1 year ago, I thought I was going to die in active addiction and alcoholism. I was severely addicted to very high doses of prescribed Fentynal patches, handfuls of Vicodin daily, benzos. And a drunken alcoholic. After an overdose, and a failed suicide attempt.
I surrendered ...
After numerous attempts to seek help thru a detox facility, and denied except for a 3 day alcohol detox, no place would take me on fentynal and benzos because it was a lengthy tapering process. I was scared to death. Desperate and terrified that I was so sick from using for 6 years, drinking for most of my life with periods of sobriety, one lengthy 17 years ago. Yet always relapsed over presciption meds prescribed from a near fatal car accident " alcohol related " and lived with cronic pain.
I found this forum, after sharing with my Dr about a desire to come off the pain meds prescribed by another PCD who abruptly dropped me after an 11 year relationship. Leaving me with no meds, and no Dr who would take me as I was labeled a drug addict. " which I was " but only started abusing my meds 6 months before I stopped. My Dr had no idea the process of detoxing off all the meds but to offer soboxone which I declined, knowing it was another drug I would have to detox from down the road.

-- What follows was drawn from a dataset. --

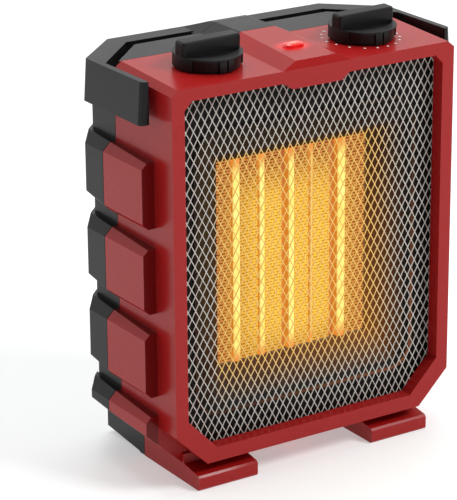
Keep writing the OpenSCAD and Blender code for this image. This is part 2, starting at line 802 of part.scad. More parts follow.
module terminal_block() {
  color([0.9, 0.88, 0.82]) stand() translate([-58, 76, base_z + wall]) difference() {
    union() {
      cube([38, 16, 12]);
      for (i = [0:3]) translate([1 + i * 9.5, 3, 12]) cube([7.5, 10, 3]);
    }
    for (i = [0:3]) translate([4.75 + i * 9.5, 8, 9]) cylinder(r = 1.8, h = 8);
  }
}

module tip_switch() {
  color([0.25, 0.25, 0.27]) stand() difference() {
    translate([tip[0] - 8, tip[1] - 12, base_z + wall + 1.1]) cube([16, 24, 20]);
    translate([tip[0], tip[1], base_z - 1]) cylinder(r = 3.06, h = 20);
    translate([tip[0], tip[1], base_z + wall]) cylinder(r = 5, h = 8);
  }
}

module tip_plunger() {
  color([0.85, 0.85, 0.85]) stand() translate([tip[0], tip[1], 0]) {
    translate([0, 0, 0.3]) cylinder(r1 = 4.4, r2 = 5.2, h = 1);
    translate([0, 0, 1.3]) cylinder(r = 5.2, h = 2.2);
    translate([0, 0, 3.4]) cylinder(r = 3, h = 27.4);
    translate([0, 0, 25]) cylinder(r = 4.4, h = 1.2);
  }
}

module cord_gland() {
  color([0.1, 0.1, 0.1]) stand() translate([gland[0], body_d, gland[1]]) rotate([-90, 0, 0])
    difference() {
      union() {
        translate([-8.5, -8.5, 0]) cube([17, 17, 1.6]);
        translate([0, 0, 1.5]) cylinder(r1 = 8, r2 = 6.4, h = gland_out - 1.5);
        translate([-6, -6, -wall - 2.6]) cube([12, 12, wall + 3]);
        translate([-7.6, -7.6, -wall - 2.4]) cube([15.2, 15.2, 2.2]);
      }
      translate([0, 0, -10]) cylinder(r = 3.7, h = 20);
    }
}

// ---- fasteners -----------------------------------------------------------------

// pan-head screw along +y from its head at y = 0
module screw(r, len, head) {
  rod_y(r, -0.2, len);
  difference() {
    rod_y(head, -head * 0.6, 0);
    for (a = [0, 90]) rotate([0, a, 0]) translate([-head * 0.6, -head * 0.7, -head * 0.1])
      cube([head * 1.2, head * 0.45, head * 0.2]);
  }
}

module shell_screws() {
  color([0.35, 0.35, 0.37]) stand() both_sides() for (z = [boss[1], boss[2]])
    translate([boss[0], body_d - 8, z]) rotate([0, 0, 180]) screw(1.85, 52, 3.4);
}

module funnel_screws() {
  color([0.6, 0.6, 0.62]) stand() both_sides() for (z = [guard_screw[1], guard_screw[2]])
    translate([guard_screw[0], funnel_y + 1.2, z]) rotate([0, 0, 180]) screw(1.15, 7.6, 2.3);
}

module rail_screws() {
  color([0.6, 0.6, 0.62]) stand() {
    for (x = [-9, 9]) translate([x, top_back - wall, 229]) screw(1.35, 9, 2.8);
    both_sides() rail_lug_frame() translate([0, -wall, 0]) screw(1.35, 8.4, 2.8);
  }
}

module fan_screws() {
  color([0.6, 0.6, 0.62]) stand() {
    translate([0, 0, core_z]) for (a = [0:120:359]) rotate([0, a + 30, 0])
      translate([fan_r + 3.8, 68.4, 0]) rotate([0, 0, 180]) screw(0.75, 6.8, 2.2);
    for (x = [-67, 67], z = [70, 176]) translate([x, 62, z]) screw(1.25, 5.5, 2.6);
    for (x = [-40, 40], z = [core_z0 - 3.6, core_z1 + 3.6])
      translate([x, 43.6, z]) rotate([0, 0, 180]) screw(1.5, 14, 2.8);
  }
}

// ---- nodes ---------------------------------------------------------------------

front_shell();
rear_shell();
carry_rail();
front_guard();
heat_funnel();
core_frame();
core_bars();
core_fins();
core_spacers();
fan_shroud();
impeller();
motor_shaft();
fan_motor();
motor_bracket();
intake_grille();
mode_knob();
mode_spindle();
mode_switch();
thermostat_knob();
thermostat_spindle();
thermostat();
indicator_lens();
indicator_board();
thermal_cutoff();
terminal_block();
tip_switch();
tip_plunger();
cord_gland();
shell_screws();
funnel_screws();
rail_screws();
fan_screws();
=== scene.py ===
"""Looks for the ceramic space heater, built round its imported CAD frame."""
import json
import math

import bmesh
import bpy
from mathutils import Matrix, Vector


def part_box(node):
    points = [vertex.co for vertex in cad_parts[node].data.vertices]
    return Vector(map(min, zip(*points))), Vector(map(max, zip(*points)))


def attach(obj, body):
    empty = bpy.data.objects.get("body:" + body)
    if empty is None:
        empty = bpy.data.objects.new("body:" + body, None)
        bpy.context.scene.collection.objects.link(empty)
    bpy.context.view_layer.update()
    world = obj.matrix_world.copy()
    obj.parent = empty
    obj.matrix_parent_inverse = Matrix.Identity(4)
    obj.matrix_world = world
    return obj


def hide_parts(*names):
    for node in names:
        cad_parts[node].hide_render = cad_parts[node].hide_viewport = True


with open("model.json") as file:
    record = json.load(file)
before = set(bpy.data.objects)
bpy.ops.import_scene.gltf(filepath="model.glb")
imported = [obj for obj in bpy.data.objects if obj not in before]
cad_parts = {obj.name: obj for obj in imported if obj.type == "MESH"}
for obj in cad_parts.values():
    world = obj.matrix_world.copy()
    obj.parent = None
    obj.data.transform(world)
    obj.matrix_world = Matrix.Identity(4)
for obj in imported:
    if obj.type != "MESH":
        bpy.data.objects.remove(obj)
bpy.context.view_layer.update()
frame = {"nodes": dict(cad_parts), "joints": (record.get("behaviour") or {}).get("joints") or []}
NODES = frame["nodes"]
BODY = "heater"
MM = 0.001


def span(node):
    """Lowest and highest corners of a CAD node."""
    return tuple(Vector(corner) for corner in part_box(node))


GUARD_LO, GUARD_HI = span("front_guard")
FINS_LO, FINS_HI = span("core_fins")
CORE = (FINS_LO + FINS_HI) / 2
CORE_HALF = (FINS_HI - FINS_LO) / 2
BARS_FRONT = span("core_bars")[0].y
FUNNEL_LO = span("heat_funnel")[0]
LENS = sum(span("indicator_lens"), Vector()) / 2
NO_LIGHT = (0.0, 0.0, 0.0)


# ---- node helpers ----------------------------------------------------------------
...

It was here I found help when I was HONESTLY ready to stop.
People who had come off the same meds I was on, some will remember me. I was terrified, but ready. So I choose to start my process of detox.
I was told what to expect, how to handle the physical stuff that was going to happen, and it was pure hell. Absolute hell. But I needed to stop. And trusted what people shared. So I started my tapering cold turkey, NOT RECOMMEDED for the faint of heart, nor if you are not serious about cleaning up your life. Maybe you want to wait till it gets so bad that you choose death imstead, If you survive.
" I say this because this addiction WILL kill you, or worse leave you on a life support in which then your spouse, parent, or even your child will make the end of life decision for you " this is not a joke.
My detox was horrendous, because the tapering was too much, I did in 3 months what most people do in 9 months to a year. That was a personal choose.
But people here, walked me thru hours that turned into days, then months of physical withdrawl which was not pretty, nor easy. It's not suppose to be ! After years of addictions within months. I was completly clean.
Still delt with side effects from detoxing, but nothing as unbearable as being addicted and not knowing where the next high was coming from, the come downs, the depression, the fear, the doing anything to insure I had the money to get my high, the exsausting planning, the lying and manipulating that went on for years. That was unbearable.
Today I am 11 months clean and sober thanks to the kind people here. And the attendance of daily AA meeting and NA meetings.
I celebrated a Birthday today which 12 months ago I knew I wouldn't see.
I would not trade my life today for anything, and there's no substance " drugs or alcohol " that I crave or would concider taking today, for fear of going back to that hell I spent years in battling addiction.
So if you are here today, thinking about stopping, or planning to. Please, please, take the advice of those who have been clean. Or are getting clean. Your life depends on it.
If I continue doing what I'm doing in 3 week I will be a year clean again. That's amazing. For this addict who couldn't go a day without using.
Life is damn good. Certainly not perfect nor do I need it to be. I just want to be clean. And the best gift is. I don't hurt those who love me anymore with the constant worry of when I'm going to die, or worse hurt someone else while high. People trust me today. The jobs I lost are replaced with ones that help other recover today.
Anyone here tonight, if serious about getting clean, can. It will be hard.
But I promise. You will forever be grateful not to be in active addiction.